We also had a bit of a cultural experience at the shopping centre nearby. They were celebrating their 10th anniversary and so had a wonderful Namahage performance by a group from Oga (where we went for the other Namahage performance).
All the parents and kids gathered around to see it and we had to laugh when several were dragged away in tears because of the scary Namahage. They are an interesting local deity, part-demon, part-god who are supposed to be good luck. These Namahage actually went around the crowd and shook many hands…
I think I’ll leave you guys with a lovely image that I was faced with this week – a good omen? I’ll let you decide, またね！
So, the main event! (thereby losing all credibility on being punctual with my posts….)

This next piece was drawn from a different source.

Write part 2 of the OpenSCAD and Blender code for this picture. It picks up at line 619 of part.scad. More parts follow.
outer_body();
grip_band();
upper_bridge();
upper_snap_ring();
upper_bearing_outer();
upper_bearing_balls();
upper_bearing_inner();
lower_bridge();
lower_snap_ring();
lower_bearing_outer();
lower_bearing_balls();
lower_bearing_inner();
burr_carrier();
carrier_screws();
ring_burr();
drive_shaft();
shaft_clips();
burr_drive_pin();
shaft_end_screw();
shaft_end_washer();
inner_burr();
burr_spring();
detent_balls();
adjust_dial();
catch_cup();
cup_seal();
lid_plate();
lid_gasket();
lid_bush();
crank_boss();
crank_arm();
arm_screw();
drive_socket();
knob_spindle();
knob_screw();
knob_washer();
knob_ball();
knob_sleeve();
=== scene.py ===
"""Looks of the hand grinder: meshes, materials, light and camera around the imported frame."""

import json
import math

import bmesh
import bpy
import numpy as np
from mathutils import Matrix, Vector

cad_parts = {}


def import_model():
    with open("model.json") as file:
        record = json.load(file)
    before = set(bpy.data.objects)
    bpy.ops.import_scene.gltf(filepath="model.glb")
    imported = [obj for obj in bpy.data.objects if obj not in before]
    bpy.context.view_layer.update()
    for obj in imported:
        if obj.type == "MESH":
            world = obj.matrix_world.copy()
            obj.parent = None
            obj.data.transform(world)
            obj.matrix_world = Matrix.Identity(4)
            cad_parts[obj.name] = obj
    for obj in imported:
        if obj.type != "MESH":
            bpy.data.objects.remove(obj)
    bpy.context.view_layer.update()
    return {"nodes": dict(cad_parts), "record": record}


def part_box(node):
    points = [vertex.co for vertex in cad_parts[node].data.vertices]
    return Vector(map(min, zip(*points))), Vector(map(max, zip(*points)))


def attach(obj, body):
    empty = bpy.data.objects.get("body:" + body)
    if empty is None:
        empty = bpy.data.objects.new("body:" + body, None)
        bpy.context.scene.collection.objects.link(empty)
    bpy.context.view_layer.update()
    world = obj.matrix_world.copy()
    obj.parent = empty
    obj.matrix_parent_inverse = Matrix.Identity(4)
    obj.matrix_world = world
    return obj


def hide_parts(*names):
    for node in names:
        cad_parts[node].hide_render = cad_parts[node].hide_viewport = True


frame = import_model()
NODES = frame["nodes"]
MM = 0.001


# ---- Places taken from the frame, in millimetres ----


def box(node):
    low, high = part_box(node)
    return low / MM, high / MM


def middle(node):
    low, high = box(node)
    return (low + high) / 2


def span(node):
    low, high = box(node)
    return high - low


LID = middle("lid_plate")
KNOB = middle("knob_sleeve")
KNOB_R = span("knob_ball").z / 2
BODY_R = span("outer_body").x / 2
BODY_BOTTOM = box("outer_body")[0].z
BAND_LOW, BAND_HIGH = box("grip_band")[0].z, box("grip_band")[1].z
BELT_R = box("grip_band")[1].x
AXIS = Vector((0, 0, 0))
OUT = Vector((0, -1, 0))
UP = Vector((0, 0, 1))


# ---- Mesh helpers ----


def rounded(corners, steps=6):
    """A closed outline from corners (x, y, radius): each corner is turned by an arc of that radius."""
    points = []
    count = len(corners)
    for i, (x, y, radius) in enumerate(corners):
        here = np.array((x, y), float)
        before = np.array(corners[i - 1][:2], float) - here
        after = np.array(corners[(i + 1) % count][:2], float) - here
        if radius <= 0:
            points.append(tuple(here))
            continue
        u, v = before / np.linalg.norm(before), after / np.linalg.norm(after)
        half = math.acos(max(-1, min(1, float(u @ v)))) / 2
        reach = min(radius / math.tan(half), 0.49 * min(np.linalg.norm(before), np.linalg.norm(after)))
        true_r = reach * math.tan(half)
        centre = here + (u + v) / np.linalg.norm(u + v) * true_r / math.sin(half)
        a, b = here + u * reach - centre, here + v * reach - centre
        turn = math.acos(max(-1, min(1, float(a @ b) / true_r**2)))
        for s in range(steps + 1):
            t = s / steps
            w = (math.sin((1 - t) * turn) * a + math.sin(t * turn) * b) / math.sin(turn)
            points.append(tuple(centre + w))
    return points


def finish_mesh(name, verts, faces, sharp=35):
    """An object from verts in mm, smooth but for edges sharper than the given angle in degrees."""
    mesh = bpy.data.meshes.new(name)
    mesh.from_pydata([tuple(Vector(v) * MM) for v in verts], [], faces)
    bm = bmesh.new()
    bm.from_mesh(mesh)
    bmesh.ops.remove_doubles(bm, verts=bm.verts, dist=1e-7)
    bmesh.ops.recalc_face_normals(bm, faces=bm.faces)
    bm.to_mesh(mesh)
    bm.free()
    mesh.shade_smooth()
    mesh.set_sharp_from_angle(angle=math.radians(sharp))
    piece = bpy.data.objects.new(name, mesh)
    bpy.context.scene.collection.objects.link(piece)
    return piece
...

We arrived at the Oga festival hall and the outside area had such a festival atmosphere (as we were to find out later). The show itself was an amalgamation of traditional Japanese dances and songs from all over the country (I initially thought it was just Akita, but as it transpired, it wasn’t). The program included:
– Folk songs from Akita
– Sado-Okesa (a traditional dance from Niigata prefecture)

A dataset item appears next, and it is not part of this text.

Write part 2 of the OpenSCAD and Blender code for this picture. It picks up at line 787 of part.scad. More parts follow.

– A Lion Dance and Eisa (drums) performance from Okinawa
– Namahage-Daiko (by far my favourite) which was a a drum performance by people dressed as the local demons/deities called Namahage
Here is (hopefully) a video of the performance:
After the performances, we stepped outside to the sight of all the performers lining the entrance and applauding (shouldn’t it have been the other way around?). We were just getting over being overwhelmed by this fantastic group of performers when the fireworks started going off. Now these weren’t just ordinary fireworks – they were amazingly complex!
Even after this, we were allowed 20 mins at the festival outside where there was a giant (and I mean about the size of a double-decker bus) drum with people sitting on the top.
On another side, there was a display of Kanto. This is a traditional Akita display where the males balance reeeeeally big bamboo poles with lit lanterns on them. It sounds easy, but these things way at least 9 kilos. The females beat a complex rhythm on a huge drum and play numerous flutes to direct the other males who are chanting.